Aidas Palubinskas, from the European Court of Auditors, … described the error rate as ‘relatively stable from year to year’.

He admits that the EU’s accounting is a stable system of trouble. That is a system where there is only common cause variation, variation common to the whole of the output, but where the system is still incapable of reliably delivering what the customer wants. Recognising that one is embedded in such a problem is the first step towards operational improvement. W Edwards Deming addressed the implications of the stable system and the strategy for its improvement at length in his seminal book Out of the Crisis (1982). The problems are not intractable but the solution demands leadership and adoption of the correct improvement approach.

Unfortunately, the second half of the quote is less encouraging.

He said the errors highlighted in its report were ‘examples of inefficiency, but not necessarily of waste’.

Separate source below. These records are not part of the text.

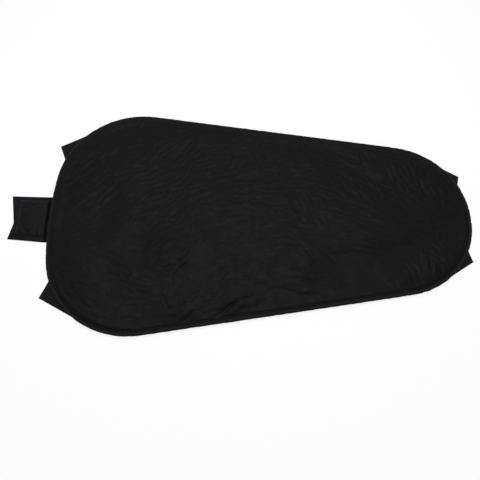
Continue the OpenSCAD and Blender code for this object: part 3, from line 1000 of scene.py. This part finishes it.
def box_stitches(name, middles, directions, stands_for):
    """Stitches on the underside that hold a strap to its patch."""
    stitches(name, middles, BOX_STITCH_Z, directions, -1, BOX_STITCH_SIZE, "cover", [stands_for])


def rim_stitches():
    count = round(rim.length / STITCH_PITCH)
    s = (np.arange(count) + 0.5) * rim.length / count
    flat, normal = rim.at(s, seam_inset)
    along = np.column_stack([-normal[:, 1], normal[:, 0]])
    top = deck_top(flat, s, np.full(count, seam_inset)) - 0.12
    stitches("rim_top_stitches", flat, top, along, 1, STITCH_SIZE, "cover", ["rim_top_thread"])
    low = casing_low[2] + 0.42
    stitches("rim_under_stitches", flat, low, along, -1, STITCH_SIZE, "cover", ["rim_under_thread"])


# ---- straps ----

def strap_frame(name):
    """A corner strap's tip corner, unit vectors along and across it from there, and its length and width."""
    nodes = f"{name}_tab", f"{name}_tab_base"
    corners = hull(node_points(*nodes)[:, :2])
    if len(corners) != 4:
        raise ValueError(f"{nodes} should have four corners, and have {len(corners)}")
    tip, one, _, other = np.roll(corners, -int(np.hypot(*corners.T).argmax()), 0)
    across, along = sorted((one - tip, other - tip), key=lambda side: np.hypot(*side))
    length, width = np.hypot(*along), np.hypot(*across)
    return tip, along / length, across / width, length, width


def edge_spaced(length, step, edge=(0, 0.15, 0.45, 0.9)):
    """Distances from 0 to length, close together at both ends."""
    inner = np.linspace(edge[-1], length - edge[-1], max(2, round((length - 2 * edge[-1]) / step) + 1))
    return np.concatenate([edge[:-1], inner, length - np.array(edge[:-1])[::-1]])


def inside_distance(flat, corners):
    """Distance in from the sides of an outline that runs anticlockwise, less than 0 outside it."""
    ahead = np.roll(corners, -1, 0) - corners
    inward = np.column_stack([-ahead[:, 1], ahead[:, 0]]) / np.hypot(*ahead.T)[:, None]
    return np.min([(flat - a) @ n for a, n in zip(corners, inward)], 0)


def joint_of(body):
    """The joint that a tab's body turns on."""
    return next(j for j in frame["joints"] if j["child"] == body)


def fold_line(body):
    """The joint's place in mm and the direction away from the deck, in the plane."""
    joint = joint_of(body)
    place = np.array(joint["pos_m"][:2]) / MM
    axis = np.array(joint["axis"][:2])
    out = np.array([-axis[1], axis[0]])
    return place, out * np.sign(out @ place)


def blend_at(piece):
    """Bakes the piece's place into its mesh."""
    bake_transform(piece)


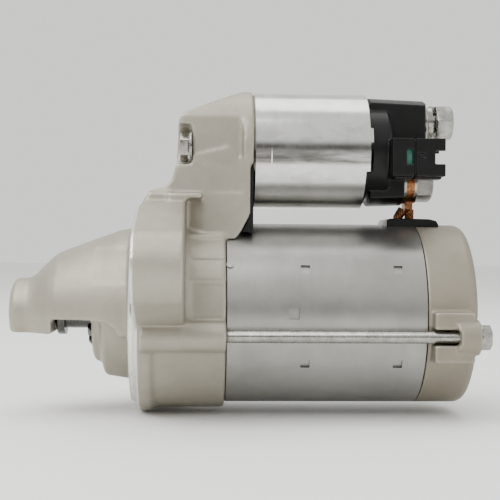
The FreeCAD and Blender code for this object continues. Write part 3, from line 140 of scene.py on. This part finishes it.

This makes me fear that the correct approach is far off for the EU. Everything that is not efficient, timely and effective delivery of what the customer wants is waste, as Toyota call it muda. Waste represents the scope of opportunity for improvement, for improving service and simultaneously reducing its cost. The first step in improvement is taken by accepting that waste is not inevitable and that it can be incrementally eliminated through use of appropriate tools under competent leadership.

The next step to improvement is to commit to the discipline of eliminating waste progressively. That requires leadership. That sort of leadership is often found in successful organisations. The EU, however, faces particular difficulties as an international bureaucracy with a multi-partisan political master and a democratically disengaged public. It is not easy to see where leadership will come from. This is a common problem of state bureaucracies.

Palubinskas is right to seek to analyse the problems as a stable system of trouble. However, beyond that, the path to radical improvement lies in rejecting the casual acceptance of waste and in committing to continual improvement of every process for delivery of service.